Just wondered if you fellow friends in the US rate these cars... I'm looking at purchasing the SXT 2L AUTO with the CVT trans... Any advice?? I currently own a 2001 Grand Voyager Town and Country spec.
I really love these Chrysler/Dodge's...
Hey I loved Dodges until my 1996 Grand Caravans brakes caught fire.
Yes the calibers have fancy cvt transmission. It's funny cause it's almost identical to what golfcarts use. Try test driving a Matrix.
Go for it!
I myself am not completely sold on the look of this vehicle, but it seems to be getting great reviews over here.
I'll bet they are really rare in the UK!
Not that Cvt is all that amazing to drive...
"fancy cvt transmission"
You say that because you don't know what it is and how its superior to a gearbox.
Forgot to ask. You must be an expert. Why don't you explain yourself. A bit clearer... So can I get CVT on a stick shift.
A CVT transmission is made up of belts and pulleys using centrifugal force and such so that the weights in the pulleys expand and stretch the belt in a way as to allow infinite gear ratios. This ability to replicate infinite gear ratios allows the CVT tranny to keep the engine at the perfect rpm level for whatever it is that you're doing be it accelerating or cruising. The fact that it will at the lowest rpms possible for cruising allows for much greater mpg numbers. (Imagine having an 8th gear for highway cruising, kind of like that, going 65 in 8th at idle rpms)
Only problem is that CVTs don't really wind up nor do you get the notchy feeling of manuals plus the rise and fall of the tach. The car accelerates and cruises as quickly, smoothly, and perfectly as it can all the time.
Manuals and automatic tranny's work on a set number of gear ratios and switch up and down through them to maintain optimum engine rpms and total speed. (manual depends on the driver) The engine accelerates by raising engine speed in said gear until a certain point then is shifted to the next gear and the process continues until you reach your goal of cruising, accelerating, going really frigging fast or whatever.

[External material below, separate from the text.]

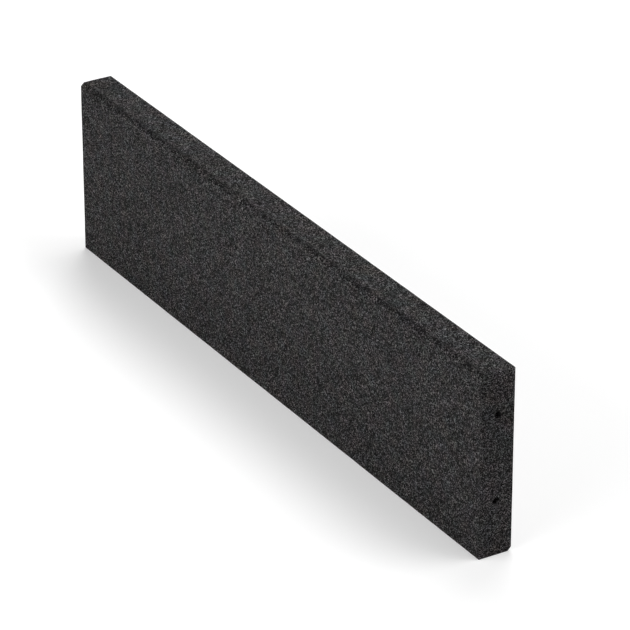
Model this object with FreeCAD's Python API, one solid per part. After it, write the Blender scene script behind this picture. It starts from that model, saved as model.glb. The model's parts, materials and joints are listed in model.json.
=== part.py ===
"""Rubber kerb: a straight edging block, pressed in one piece from bonded rubber granulate.

The block stands on one of its two long narrow sides. X runs along the kerb, Y through its thickness with
the front at -Y, and Z is up. The origin is at floor level, in the middle of the block's length and
thickness. All sizes are in millimetres.

Two long edges that lie diagonally opposite, front top and back bottom, are chamfered, so the section
looks the same after half a turn. Both ends have the same two blind holes, for plastic dowels that line
the kerb up with the next one in the row.
"""

import FreeCAD
import Part

import math
import os

# Block
LENGTH = 1000.0
THICKNESS = 47.0
HEIGHT = 250.0
CHAMFER = 5.0  # each leg of the 45 degree chamfers
EDGE_RADIUS = 1.0  # rounding that the mould leaves on every edge, the chamfers' edges too

# Dowel holes
HOLE_DIAMETER = 10.0
HOLE_DEPTH = 55.0  # of the round wall, without the drill tip
HOLE_TIP_ANGLE = 118.0  # of the cone that the drill leaves
LOWER_HOLE_HEIGHT = 75.0  # above the floor
UPPER_HOLE_DROP = 58.0  # below the top


def section():
    """The outline at the -X end: a rectangle with its front top and back bottom corners cut off."""
    front = -THICKNESS / 2
    back = THICKNESS / 2
    corners = [
        (front, 0),
        (back - CHAMFER, 0),
        (back, CHAMFER),
        (back, HEIGHT),
        (front + CHAMFER, HEIGHT),
        (front, HEIGHT - CHAMFER),
    ]
    points = [FreeCAD.Vector(-LENGTH / 2, y, z) for y, z in corners]
    return Part.Face(Part.makePolygon(points + points[:1]))


def block():
    """The pressed block with all its edges rounded, before drilling."""
    sharp_block = section().extrude(FreeCAD.Vector(LENGTH, 0, 0))
    return sharp_block.makeFillet(EDGE_RADIUS, sharp_block.Edges)


def dowel_hole(end, height):
    """The space that one drilled hole takes out: end is -1 at the -X end and 1 at the +X end."""
    mouth = FreeCAD.Vector(end * LENGTH / 2, 0, height)
    inward = FreeCAD.Vector(-end, 0, 0)
    radius = HOLE_DIAMETER / 2
    bore = Part.makeCylinder(radius, HOLE_DEPTH, mouth, inward)
    tip_length = radius / math.tan(math.radians(HOLE_TIP_ANGLE / 2))
    tip = Part.makeCone(radius, 0, tip_length, mouth + inward * HOLE_DEPTH, inward)
    return bore.fuse(tip)


def kerb_block():
    """The finished kerb: the block with two holes drilled in each end."""
    hole_heights = (LOWER_HOLE_HEIGHT, HEIGHT - UPPER_HOLE_DROP)
    holes = [dowel_hole(end, height) for end in (-1, 1) for height in hole_heights]
    return block().cut(holes)


os.makedirs("parts", exist_ok=True)
kerb_block().exportStep("parts/kerb_block.step")
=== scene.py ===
import json
import math

import bpy
import numpy as np
from mathutils import Matrix, Vector


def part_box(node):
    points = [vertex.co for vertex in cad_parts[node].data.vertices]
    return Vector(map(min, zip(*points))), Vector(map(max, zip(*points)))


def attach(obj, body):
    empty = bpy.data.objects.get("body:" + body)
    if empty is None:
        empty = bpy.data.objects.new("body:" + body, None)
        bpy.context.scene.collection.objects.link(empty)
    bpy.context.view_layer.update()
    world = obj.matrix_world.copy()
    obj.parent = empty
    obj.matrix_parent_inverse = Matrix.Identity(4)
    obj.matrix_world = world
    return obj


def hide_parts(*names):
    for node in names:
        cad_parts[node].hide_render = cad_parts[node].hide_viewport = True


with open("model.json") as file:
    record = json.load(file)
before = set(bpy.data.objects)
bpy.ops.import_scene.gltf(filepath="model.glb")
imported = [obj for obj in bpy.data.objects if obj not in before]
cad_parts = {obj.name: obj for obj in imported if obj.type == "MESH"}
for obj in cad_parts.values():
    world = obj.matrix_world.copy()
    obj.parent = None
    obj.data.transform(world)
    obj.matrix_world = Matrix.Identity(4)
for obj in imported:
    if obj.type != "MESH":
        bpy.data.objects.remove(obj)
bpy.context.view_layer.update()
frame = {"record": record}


# ---- Pressed block ----
# The kerb is one block of tyre granulate and binder, pressed in a steel mould, so its faces are flat and
# its edges straight. The mould flattens the granules that touch it and leaves small hollows between them.
# Two long edges lying diagonally opposite are chamfered, and the ends have blind holes for dowels.

MM = 0.001
low, high = (np.array(corner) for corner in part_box("kerb_block"))
size = high - low
CHAMFER = 5.0 * MM
EDGE_RADIUS = 1.0 * MM
MESH_STEP = 2.85 * MM  # between points on the faces
EDGE_STEPS = np.array([0.0, 0.35, 0.9, 1.8]) * MM  # of the first points in from each edge
random = np.random.default_rng(20)

kerb_points = []  # of each patch, one after another
kerb_corners = []  # the patches' triangles, as numbers of points
kerb_places = []  # each point's place in the unrolled layout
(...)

Anyhow, advantages of the CVT over conventional trannys are that there are infinite numbers of gear ratios for the tranny, there is no power/energy lost in the second/half second when the tranny is shifted to the next gear, and fuel economy is optimal because the engine is at idle while cruising. The only disadvantage would be the odd feeling of driving one and its "excitement factor" compared to conventional transmissions.
Is that a better explanation and answer to your very LOUD and annoying response?
Oh, and may I ask what a CVT on a stick shift is?
Thank you for your very useful description... Loud and annoying I may be, but I'm after a bit of help here... In the UK the Caliber is marketed with either a six speed manual engine OR a CVT AUTOMATIC.. now I'm only trying to get a response for this type of transmission so to speak.. so I can consider buying one.. As to my background, I don't have a MANUAL license..that's why I need as much info on this "other" transmission. Let me tell you that since the UK press enjoy slating everything that hits our shores EXCEPT BMW's AUDI's etc... why shouldn't us brits enjoy a bit of the US thing... I love my US Cars.. but thank you for your helpful advice on this... I shall now soak it all up... good luck to you.
With reference to your comment above, can I add that local car manufacturers develop and research their products for their home market. The reason the European press slates US cars is because it’s all down to taste. For example US cars don’t handle too great on European roads, as US cars are set up to float rather than take demanding bends. Also quality of the cabin has long been an issue with US cars. They have got better in recent years as they are learning valuable lessons from their European cousins, but the game of catch up is far from over.